Trying to Make Dough: How Local Oxford Pizzerias are Adapting to the Pandemic.

Fergndan’s Supreme Pizza

OXFORD, Ms. – The demand for pizza delivery has skyrocketed this year. Major franchises like Domino’s Pizza, Inc. have prospered in 2020 – same-store sales increased by 16% during their fiscal second-quarter, according to – because their business model is optimized for delivery and takeout. However, unlike Domino’s, some local pizzerias have adapted their dine-in centric business models to survive during the pandemic.

Since spring break, Square Pizza, located on Van Buren Avenue, has experienced an 85% drop in sales, according to owner Tate Moore. Since it opened in 2007, Square Pizza has traditionally operated from 10:30 p.m. to 1:30 a.m.; however, Moore says he has recently changed his store hours to 4 – 10 p.m. because business has been so slow.

“That business basically stopped from spring break on, to adapt to what’s happened now, I have put some booths in my restaurant hoping that I become more of a dinner place, but that has been a slow go,” Moore said.

Square Pizza has also signed up with Bite Squad, a third-party delivery service. Moore says he hopes this delivery partnership will help. If his numbers continue to fall, Moore says he and many other businesses on the Square won’t be able to sustain their expensive rents. 

“Everybody pays these crazy rents because we make so much money in the fall and spring, and if you’re not going to make money in the fall and spring… well, then what do you do?” Moore said.

Like Square Pizza, Lost Pizza Company, located off of College Hill Road, has also changed its entire business model to weather the COVID-19 storm. The small chain was founded by Brooks Roberts and Preston Lott, who opened their first franchise location in Tupelo, Ms., in 2011. Lost Pizza Co. now has 17 locations across Mississippi, Tennessee, Arkansas, and Florida.

General Manager Elizabeth Stripling says that Lost Pizza Co. used to be a fast-casual counter service restaurant, but all of that changed because of the pandemic.

“Now we are full service, so I have had to hire a bunch of servers; we did it at first because we get so busy that we couldn’t have people standing so close to each other in front of the counter, we thought if we do table service at least, they are separated into six feet apart tables,” Stripling said.

In addition to becoming a full-service restaurant, Stripling says Lost Pizza Co. has also closed its upstairs bar to reduce the virus’s spread. Though there is no bar seating, the restaurant still brings drinks to the customer’s tables.

“I’m pretty sure that some people hate the fact that we had to do that and full service because they are just bar people, but I guess that is just out of the question right now,” Stripling said.

Because most of her staff is comprised of university students, Stripling says if Ole Miss closes again, she could lose more than half of her employees.

While local chains like Lost Pizza Co. have hired more staff to accommodate the increase in customers, mom and pop restaurants like Fergndan’s Wood Fired Pizza Café recognize that hiring additional employees in the age of COVID-19 could be extra risky.
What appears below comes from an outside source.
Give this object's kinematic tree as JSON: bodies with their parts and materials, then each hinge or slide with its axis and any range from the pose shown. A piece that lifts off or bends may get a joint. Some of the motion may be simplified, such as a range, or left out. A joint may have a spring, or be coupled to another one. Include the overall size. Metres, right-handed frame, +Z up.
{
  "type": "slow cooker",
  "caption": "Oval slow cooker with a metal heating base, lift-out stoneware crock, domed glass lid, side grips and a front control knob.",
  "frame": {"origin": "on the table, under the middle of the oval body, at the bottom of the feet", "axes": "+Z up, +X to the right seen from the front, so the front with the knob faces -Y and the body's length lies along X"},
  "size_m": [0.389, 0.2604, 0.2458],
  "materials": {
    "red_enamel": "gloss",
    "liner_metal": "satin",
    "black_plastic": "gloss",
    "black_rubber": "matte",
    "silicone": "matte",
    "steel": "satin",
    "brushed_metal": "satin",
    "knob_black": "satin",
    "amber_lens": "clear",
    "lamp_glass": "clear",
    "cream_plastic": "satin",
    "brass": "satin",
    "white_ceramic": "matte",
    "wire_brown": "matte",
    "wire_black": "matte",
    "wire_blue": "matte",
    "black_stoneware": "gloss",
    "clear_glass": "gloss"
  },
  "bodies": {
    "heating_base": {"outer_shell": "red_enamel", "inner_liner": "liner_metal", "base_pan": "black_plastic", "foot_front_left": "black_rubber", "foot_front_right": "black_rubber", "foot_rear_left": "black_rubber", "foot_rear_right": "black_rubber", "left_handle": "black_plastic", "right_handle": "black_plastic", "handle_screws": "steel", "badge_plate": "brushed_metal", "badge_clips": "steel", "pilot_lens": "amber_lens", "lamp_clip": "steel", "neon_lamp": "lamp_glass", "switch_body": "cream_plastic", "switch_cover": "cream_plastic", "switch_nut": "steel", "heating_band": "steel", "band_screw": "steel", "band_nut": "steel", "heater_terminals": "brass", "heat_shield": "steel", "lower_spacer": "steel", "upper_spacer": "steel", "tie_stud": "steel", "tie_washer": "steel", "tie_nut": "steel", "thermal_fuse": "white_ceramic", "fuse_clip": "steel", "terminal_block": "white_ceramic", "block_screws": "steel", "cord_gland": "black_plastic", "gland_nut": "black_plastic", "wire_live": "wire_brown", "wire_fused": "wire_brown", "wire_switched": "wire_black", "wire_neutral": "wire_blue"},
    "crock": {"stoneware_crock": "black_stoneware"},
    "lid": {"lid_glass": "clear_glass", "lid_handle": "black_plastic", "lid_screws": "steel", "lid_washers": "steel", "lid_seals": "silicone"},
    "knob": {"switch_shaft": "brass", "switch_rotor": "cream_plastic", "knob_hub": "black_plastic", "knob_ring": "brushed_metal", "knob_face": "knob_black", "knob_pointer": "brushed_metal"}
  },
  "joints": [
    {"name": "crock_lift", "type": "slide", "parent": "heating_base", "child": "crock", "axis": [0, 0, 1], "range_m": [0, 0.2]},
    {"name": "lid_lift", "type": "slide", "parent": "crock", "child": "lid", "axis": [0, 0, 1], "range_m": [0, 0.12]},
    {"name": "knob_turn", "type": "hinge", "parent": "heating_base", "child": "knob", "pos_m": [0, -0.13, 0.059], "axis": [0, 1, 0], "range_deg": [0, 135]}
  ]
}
“From an operational standpoint we are having to do what we do, but with less people, because we have to recognize that everybody that stands behind this counter or that counter has a circle of friends, that has a circle of friends, and you don’t know who is going to be bringing in what,” Said John Ferguson, owner of Fergndan’s Wood Fired Pizza Cafe. “So, as a family business with my wife, myself, and our three kids, we can pretty much better control our environment.”

Fergndan started in October 2016 as a food truck-only business; two years later, it expanded to a brick and mortar restaurant located on Highway 30 East. With everything that has transpired in the restaurant industry in 2020, Ferguson says he is happy his food truck background influenced his restaurant’s construction.
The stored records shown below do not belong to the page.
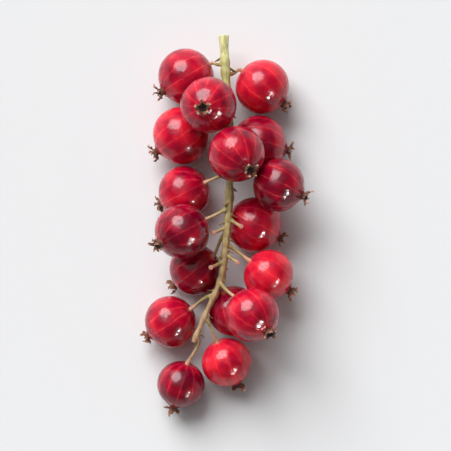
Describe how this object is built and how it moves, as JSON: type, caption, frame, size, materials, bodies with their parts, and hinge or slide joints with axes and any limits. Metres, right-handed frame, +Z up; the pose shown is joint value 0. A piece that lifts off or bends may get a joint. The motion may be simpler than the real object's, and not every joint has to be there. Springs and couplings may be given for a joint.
{
  "type": "sprig of redcurrants",
  "caption": "Picked sprig of ripe redcurrants lying down: a thin green stem whose side stalks carry round glossy berries, each with a dried flower at its end.",
  "frame": {"origin": "on the surface the sprig lies on, under the middle of its outline", "axes": "+Y along the stem towards its cut end, +Z up from the surface it lies on, +X to the right of the stem seen from above with the cut end away from the viewer"},
  "size_m": [0.0328, 0.0712, 0.0211],
  "materials": {
    "berry_skin": "glossy translucent red skin",
    "stem_bark": "matte yellow-green fresh stem, tan towards the berries",
    "dried_flower": "dull papery brown"
  },
  "bodies": {
    "root": {"stem": "stem_bark", "berry_01": "berry_skin", "berry_02": "berry_skin", "berry_03": "berry_skin", "berry_04": "berry_skin", "berry_05": "berry_skin", "berry_06": "berry_skin", "berry_07": "berry_skin", "berry_08": "berry_skin", "berry_09": "berry_skin", "berry_10": "berry_skin", "berry_11": "berry_skin", "berry_12": "berry_skin", "berry_13": "berry_skin", "berry_14": "berry_skin", "berry_15": "berry_skin", "berry_16": "berry_skin", "berry_17": "berry_skin", "calyx_01": "dried_flower", "calyx_02": "dried_flower", "calyx_03": "dried_flower", "calyx_04": "dried_flower", "calyx_05": "dried_flower", "calyx_06": "dried_flower", "calyx_07": "dried_flower", "calyx_08": "dried_flower", "calyx_09": "dried_flower", "calyx_10": "dried_flower", "calyx_11": "dried_flower", "calyx_12": "dried_flower", "calyx_13": "dried_flower", "calyx_14": "dried_flower", "calyx_15": "dried_flower", "calyx_16": "dried_flower", "calyx_17": "dried_flower"}
  },
  "joints": []
}
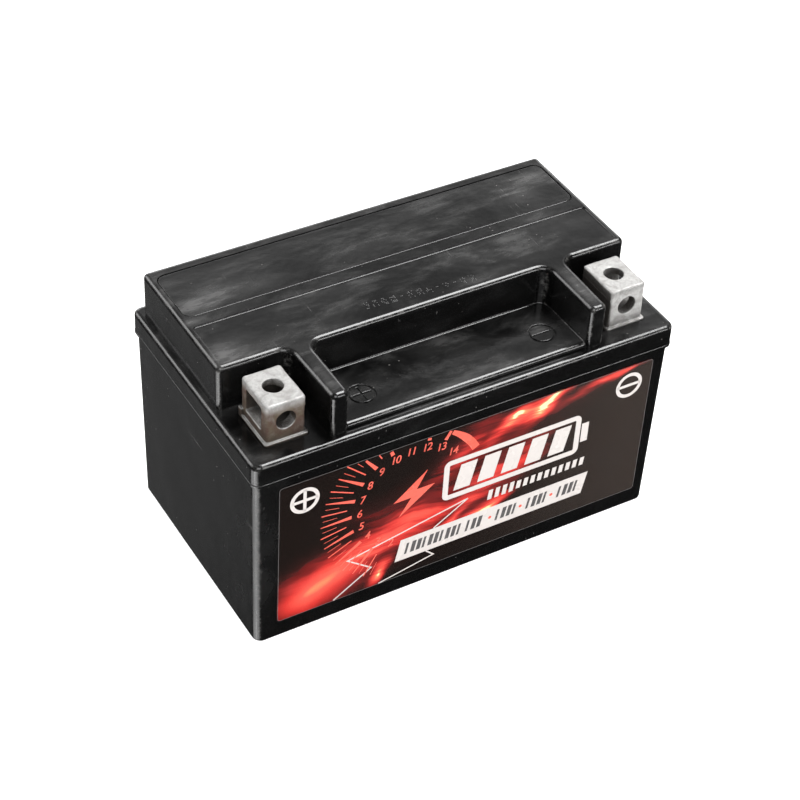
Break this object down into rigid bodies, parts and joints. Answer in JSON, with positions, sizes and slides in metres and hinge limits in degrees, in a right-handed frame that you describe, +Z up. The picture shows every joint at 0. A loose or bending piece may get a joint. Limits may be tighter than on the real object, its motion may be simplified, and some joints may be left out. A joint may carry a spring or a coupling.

“The good news for us is that we started as a food truck, so we were already used to being flexible; when we built the restaurant, we built it with flexibility in mind,” Ferguson said.
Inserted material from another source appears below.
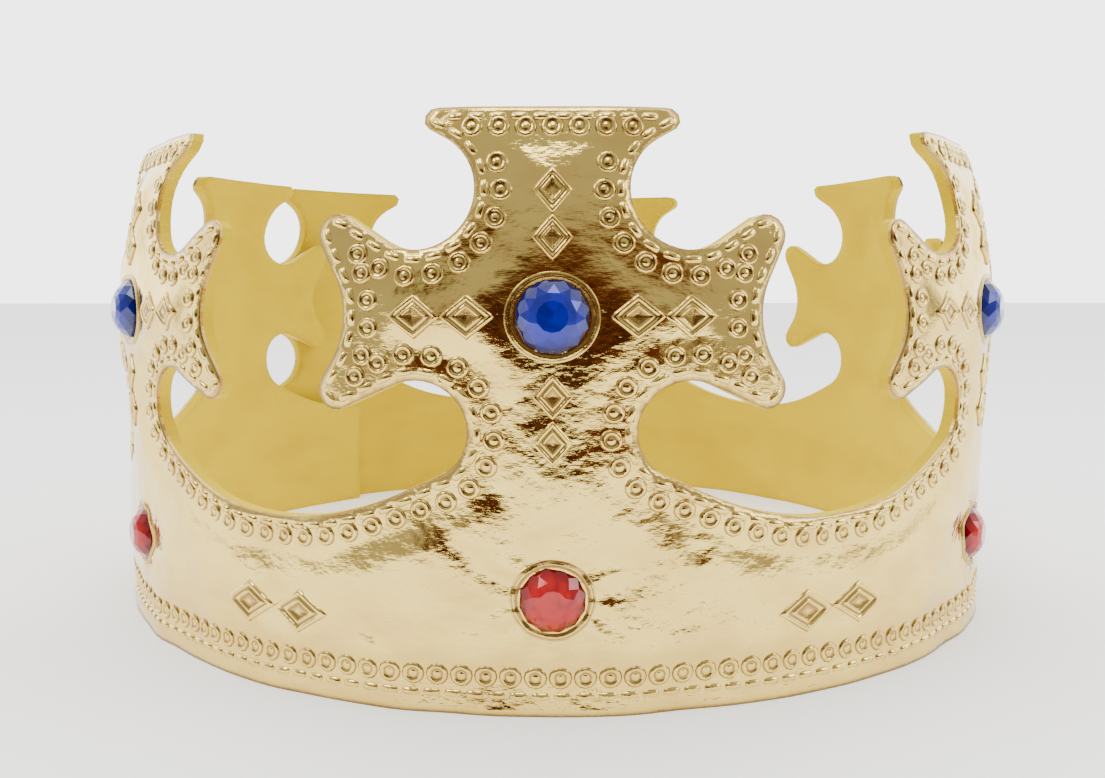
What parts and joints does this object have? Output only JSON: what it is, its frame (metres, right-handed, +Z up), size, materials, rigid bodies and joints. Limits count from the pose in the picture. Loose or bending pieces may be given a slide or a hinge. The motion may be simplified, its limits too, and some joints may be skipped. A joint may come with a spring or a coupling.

Ferguson says this built-in flexibility made it easier to change aspects of his business model that didn’t conform to Phase 2 of the city’s “Serving Oxford Safely” recovery plan, which adopts all regulations and findings outlined in Gov. Tate Reeves’ Executive Orders: 1518151615111508. One of the guidelines listed in the plan prohibits self-service drink stations in restaurants. To comply with this guideline, Ferguson moved his point of sale table – which was built with wheels to be moved for catering purposes – in front of the restaurant’s beverage station so guests couldn’t self-serve anymore.

“We have had to adapt and be cautious with what our next steps are going to be, and just kind of let the market dictate, regardless of what the governor says – people are still going to be people,” Ferguson said.

As the pandemic continues to impact the food and restaurant industry, Ferguson says all he can do is make his daily adjustments and keep moving forward.

“There is no luxury that gives you the ability to just stop and wait to see what is going to happen; this train is moving, and if you don’t adjust accordingly, then you are either going to derail it or you are going to overrun your tracks… either way, it’s not going to be good,” Ferguson said. “So, you just adjust to the conditions that day, and you wake up in a new world the next.”